* _TASK DESCRIPTION_
Extract the complete listing and output it unchanged.

** start of EXERCISE MATERIAL **

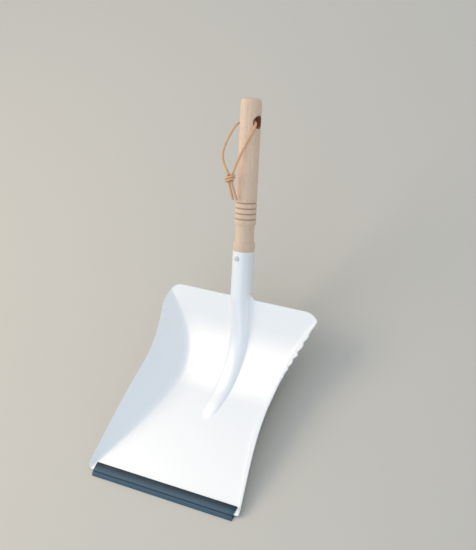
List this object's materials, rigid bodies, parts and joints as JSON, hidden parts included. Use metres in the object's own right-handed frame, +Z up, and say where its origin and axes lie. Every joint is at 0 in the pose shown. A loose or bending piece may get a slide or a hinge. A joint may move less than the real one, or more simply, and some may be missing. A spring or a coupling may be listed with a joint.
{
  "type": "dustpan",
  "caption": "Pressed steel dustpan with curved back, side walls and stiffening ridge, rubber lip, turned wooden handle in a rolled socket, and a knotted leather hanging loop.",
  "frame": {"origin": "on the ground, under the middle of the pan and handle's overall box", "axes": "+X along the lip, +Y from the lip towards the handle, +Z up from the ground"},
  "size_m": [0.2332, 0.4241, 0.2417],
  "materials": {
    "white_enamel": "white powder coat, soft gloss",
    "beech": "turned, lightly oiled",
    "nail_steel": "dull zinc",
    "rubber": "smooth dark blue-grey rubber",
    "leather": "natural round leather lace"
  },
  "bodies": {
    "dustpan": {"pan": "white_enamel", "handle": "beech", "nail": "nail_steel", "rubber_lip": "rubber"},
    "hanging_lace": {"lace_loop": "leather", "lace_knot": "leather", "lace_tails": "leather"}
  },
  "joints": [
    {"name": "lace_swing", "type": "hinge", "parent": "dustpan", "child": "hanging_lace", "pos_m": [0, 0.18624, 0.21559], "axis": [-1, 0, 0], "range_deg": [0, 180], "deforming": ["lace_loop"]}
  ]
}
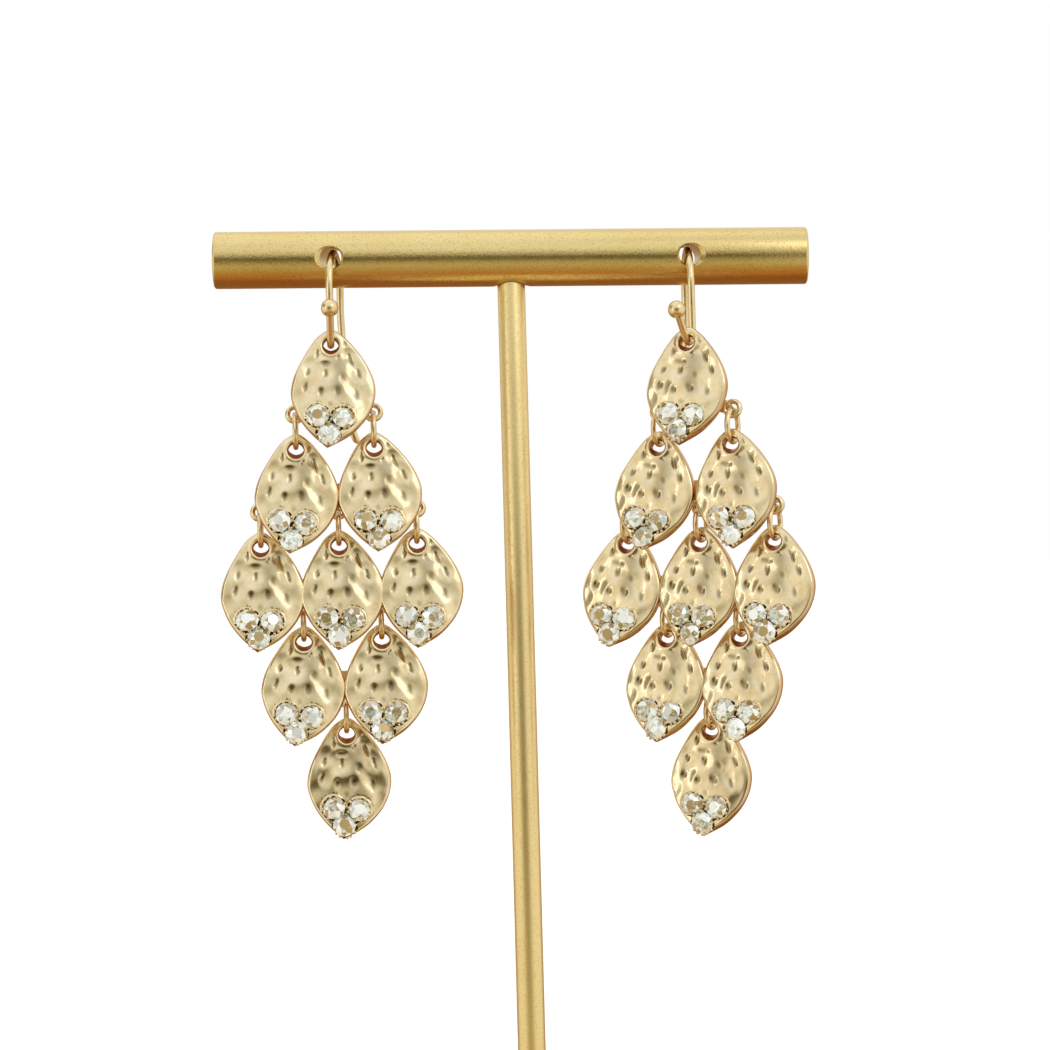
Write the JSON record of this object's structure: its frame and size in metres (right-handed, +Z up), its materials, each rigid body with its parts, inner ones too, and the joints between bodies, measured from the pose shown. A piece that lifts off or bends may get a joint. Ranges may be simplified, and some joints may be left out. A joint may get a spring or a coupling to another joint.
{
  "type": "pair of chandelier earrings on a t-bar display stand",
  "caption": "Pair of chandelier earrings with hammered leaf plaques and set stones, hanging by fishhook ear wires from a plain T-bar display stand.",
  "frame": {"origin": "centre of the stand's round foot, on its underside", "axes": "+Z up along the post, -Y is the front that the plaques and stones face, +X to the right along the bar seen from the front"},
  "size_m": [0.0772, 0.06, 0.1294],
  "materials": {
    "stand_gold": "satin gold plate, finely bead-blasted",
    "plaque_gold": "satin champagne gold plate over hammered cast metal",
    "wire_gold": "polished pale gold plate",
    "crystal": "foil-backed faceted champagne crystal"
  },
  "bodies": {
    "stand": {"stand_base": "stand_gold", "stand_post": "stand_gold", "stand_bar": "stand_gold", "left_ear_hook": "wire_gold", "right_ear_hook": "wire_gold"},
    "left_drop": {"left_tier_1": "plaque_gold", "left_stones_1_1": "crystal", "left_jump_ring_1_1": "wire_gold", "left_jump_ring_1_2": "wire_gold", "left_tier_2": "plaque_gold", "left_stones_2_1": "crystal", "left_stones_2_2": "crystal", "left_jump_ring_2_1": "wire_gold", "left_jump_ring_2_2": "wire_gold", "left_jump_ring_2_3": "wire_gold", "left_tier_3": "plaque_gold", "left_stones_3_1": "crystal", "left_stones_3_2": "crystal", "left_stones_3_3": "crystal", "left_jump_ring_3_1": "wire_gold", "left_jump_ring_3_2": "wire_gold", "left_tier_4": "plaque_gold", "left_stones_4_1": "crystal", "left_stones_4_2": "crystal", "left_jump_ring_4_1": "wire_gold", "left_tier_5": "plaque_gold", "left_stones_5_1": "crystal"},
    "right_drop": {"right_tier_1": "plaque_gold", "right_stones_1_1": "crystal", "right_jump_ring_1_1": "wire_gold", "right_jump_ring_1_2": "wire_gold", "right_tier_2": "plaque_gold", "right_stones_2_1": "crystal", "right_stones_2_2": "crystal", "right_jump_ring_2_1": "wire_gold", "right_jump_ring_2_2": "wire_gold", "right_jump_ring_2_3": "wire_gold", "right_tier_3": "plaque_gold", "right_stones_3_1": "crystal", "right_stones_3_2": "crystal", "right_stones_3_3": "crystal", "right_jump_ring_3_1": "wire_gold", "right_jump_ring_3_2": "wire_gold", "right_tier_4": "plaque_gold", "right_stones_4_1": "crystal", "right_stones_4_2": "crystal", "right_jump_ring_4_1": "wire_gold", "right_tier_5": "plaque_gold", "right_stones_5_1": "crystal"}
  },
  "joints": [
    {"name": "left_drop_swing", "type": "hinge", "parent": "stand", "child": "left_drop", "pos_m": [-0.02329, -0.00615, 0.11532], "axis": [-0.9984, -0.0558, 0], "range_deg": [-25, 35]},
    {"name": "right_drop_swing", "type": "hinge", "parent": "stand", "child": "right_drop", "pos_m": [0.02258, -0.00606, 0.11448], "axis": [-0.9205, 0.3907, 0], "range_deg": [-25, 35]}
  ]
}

** end of EXERCISE MATERIAL **

* _TASK SOLUTION_
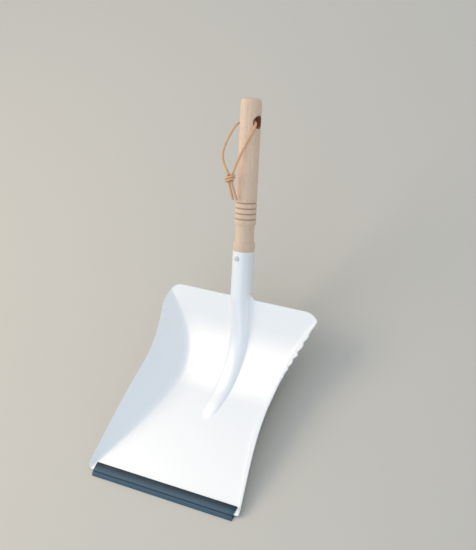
List this object's materials, rigid bodies, parts and joints as JSON, hidden parts included. Use metres in the object's own right-handed frame, +Z up, and say where its origin and axes lie. Every joint is at 0 in the pose shown. A loose or bending piece may get a slide or a hinge. A joint may move less than the real one, or more simply, and some may be missing. A spring or a coupling may be listed with a joint.
{
  "type": "dustpan",
  "caption": "Pressed steel dustpan with curved back, side walls and stiffening ridge, rubber lip, turned wooden handle in a rolled socket, and a knotted leather hanging loop.",
  "frame": {"origin": "on the ground, under the middle of the pan and handle's overall box", "axes": "+X along the lip, +Y from the lip towards the handle, +Z up from the ground"},
  "size_m": [0.2332, 0.4241, 0.2417],
  "materials": {
    "white_enamel": "white powder coat, soft gloss",
    "beech": "turned, lightly oiled",
    "nail_steel": "dull zinc",
    "rubber": "smooth dark blue-grey rubber",
    "leather": "natural round leather lace"
  },
  "bodies": {
    "dustpan": {"pan": "white_enamel", "handle": "beech", "nail": "nail_steel", "rubber_lip": "rubber"},
    "hanging_lace": {"lace_loop": "leather", "lace_knot": "leather", "lace_tails": "leather"}
  },
  "joints": [
    {"name": "lace_swing", "type": "hinge", "parent": "dustpan", "child": "hanging_lace", "pos_m": [0, 0.18624, 0.21559], "axis": [-1, 0, 0], "range_deg": [0, 180], "deforming": ["lace_loop"]}
  ]
}
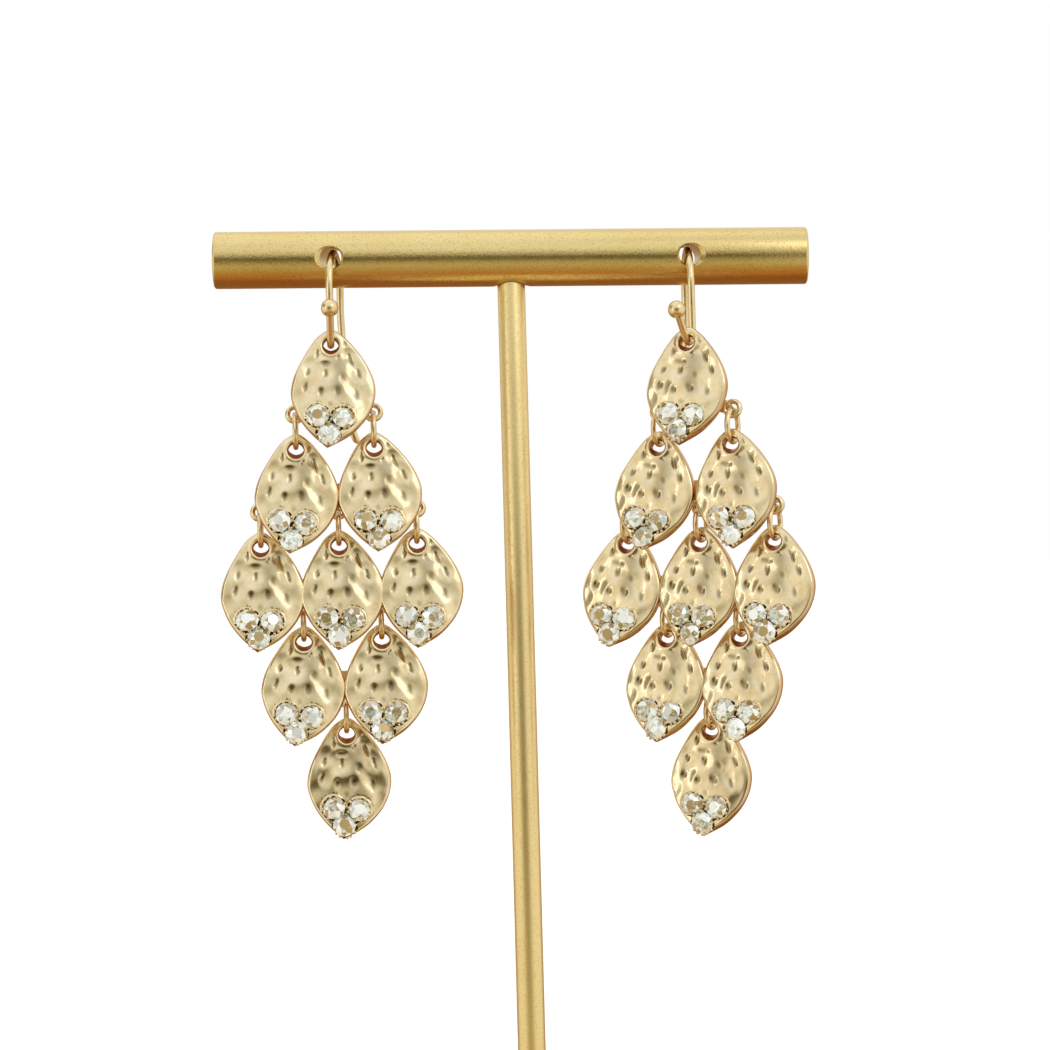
Write the JSON record of this object's structure: its frame and size in metres (right-handed, +Z up), its materials, each rigid body with its parts, inner ones too, and the joints between bodies, measured from the pose shown. A piece that lifts off or bends may get a joint. Ranges may be simplified, and some joints may be left out. A joint may get a spring or a coupling to another joint.
{
  "type": "pair of chandelier earrings on a t-bar display stand",
  "caption": "Pair of chandelier earrings with hammered leaf plaques and set stones, hanging by fishhook ear wires from a plain T-bar display stand.",
  "frame": {"origin": "centre of the stand's round foot, on its underside", "axes": "+Z up along the post, -Y is the front that the plaques and stones face, +X to the right along the bar seen from the front"},
  "size_m": [0.0772, 0.06, 0.1294],
  "materials": {
    "stand_gold": "satin gold plate, finely bead-blasted",
    "plaque_gold": "satin champagne gold plate over hammered cast metal",
    "wire_gold": "polished pale gold plate",
    "crystal": "foil-backed faceted champagne crystal"
  },
  "bodies": {
    "stand": {"stand_base": "stand_gold", "stand_post": "stand_gold", "stand_bar": "stand_gold", "left_ear_hook": "wire_gold", "right_ear_hook": "wire_gold"},
    "left_drop": {"left_tier_1": "plaque_gold", "left_stones_1_1": "crystal", "left_jump_ring_1_1": "wire_gold", "left_jump_ring_1_2": "wire_gold", "left_tier_2": "plaque_gold", "left_stones_2_1": "crystal", "left_stones_2_2": "crystal", "left_jump_ring_2_1": "wire_gold", "left_jump_ring_2_2": "wire_gold", "left_jump_ring_2_3": "wire_gold", "left_tier_3": "plaque_gold", "left_stones_3_1": "crystal", "left_stones_3_2": "crystal", "left_stones_3_3": "crystal", "left_jump_ring_3_1": "wire_gold", "left_jump_ring_3_2": "wire_gold", "left_tier_4": "plaque_gold", "left_stones_4_1": "crystal", "left_stones_4_2": "crystal", "left_jump_ring_4_1": "wire_gold", "left_tier_5": "plaque_gold", "left_stones_5_1": "crystal"},
    "right_drop": {"right_tier_1": "plaque_gold", "right_stones_1_1": "crystal", "right_jump_ring_1_1": "wire_gold", "right_jump_ring_1_2": "wire_gold", "right_tier_2": "plaque_gold", "right_stones_2_1": "crystal", "right_stones_2_2": "crystal", "right_jump_ring_2_1": "wire_gold", "right_jump_ring_2_2": "wire_gold", "right_jump_ring_2_3": "wire_gold", "right_tier_3": "plaque_gold", "right_stones_3_1": "crystal", "right_stones_3_2": "crystal", "right_stones_3_3": "crystal", "right_jump_ring_3_1": "wire_gold", "right_jump_ring_3_2": "wire_gold", "right_tier_4": "plaque_gold", "right_stones_4_1": "crystal", "right_stones_4_2": "crystal", "right_jump_ring_4_1": "wire_gold", "right_tier_5": "plaque_gold", "right_stones_5_1": "crystal"}
  },
  "joints": [
    {"name": "left_drop_swing", "type": "hinge", "parent": "stand", "child": "left_drop", "pos_m": [-0.02329, -0.00615, 0.11532], "axis": [-0.9984, -0.0558, 0], "range_deg": [-25, 35]},
    {"name": "right_drop_swing", "type": "hinge", "parent": "stand", "child": "right_drop", "pos_m": [0.02258, -0.00606, 0.11448], "axis": [-0.9205, 0.3907, 0], "range_deg": [-25, 35]}
  ]
}